The Prosodic model of phonology (Brentari 1998) implies that all signs in any sign language have prosodic and inherent features. This dichotomy (movement feature vs. all other features) occurs to some extent in all phonological theories. The idea derives from Liddell & Johnson’s (1994) Movement-Hold model, where they proposed that movements can be in most cases derived from the knowledge of holds and their relative order, and that it is sufficient to describe in-detail only holds.
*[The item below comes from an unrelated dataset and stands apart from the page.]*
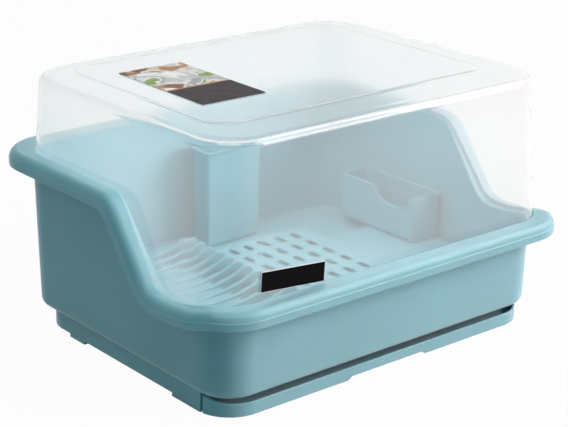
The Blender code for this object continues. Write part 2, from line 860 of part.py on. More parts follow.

Therefore, when it comes to describing phonemic inventories of a particular sign language, researchers focus on the building of separate phonemic inventories for each of the inherent features (or for features of holds) (Channon & Hulst 2011), namely handshape, location, and orientation (e.g. van der Kooij (2002) for Sign Language of the Netherlands (NGT) – only handshapes inventory, Nyst (2007) for Adamorobe Sign Language (AdaSL) – handshapes and locations inventories, etc.). This research focuses on handshapes inventory for Russian Sign Language (RSL). First, I automatically extract positions without movement (i.e. holds) using an algorithm developed on the basis of Börstell’s (2018) script. Then I manually annotate holds for the handshapes with respect to Hamburg Notation System (HamNoSys; Hanke 2004) and describe resulting phonetic handshapes inventory for RSL, comparing this data with other sign languages. The last but not the least, the enventory of phonemic hanshapes for RSL is derived from the phonetic one under van der Kooij’s (2002) model of phonology.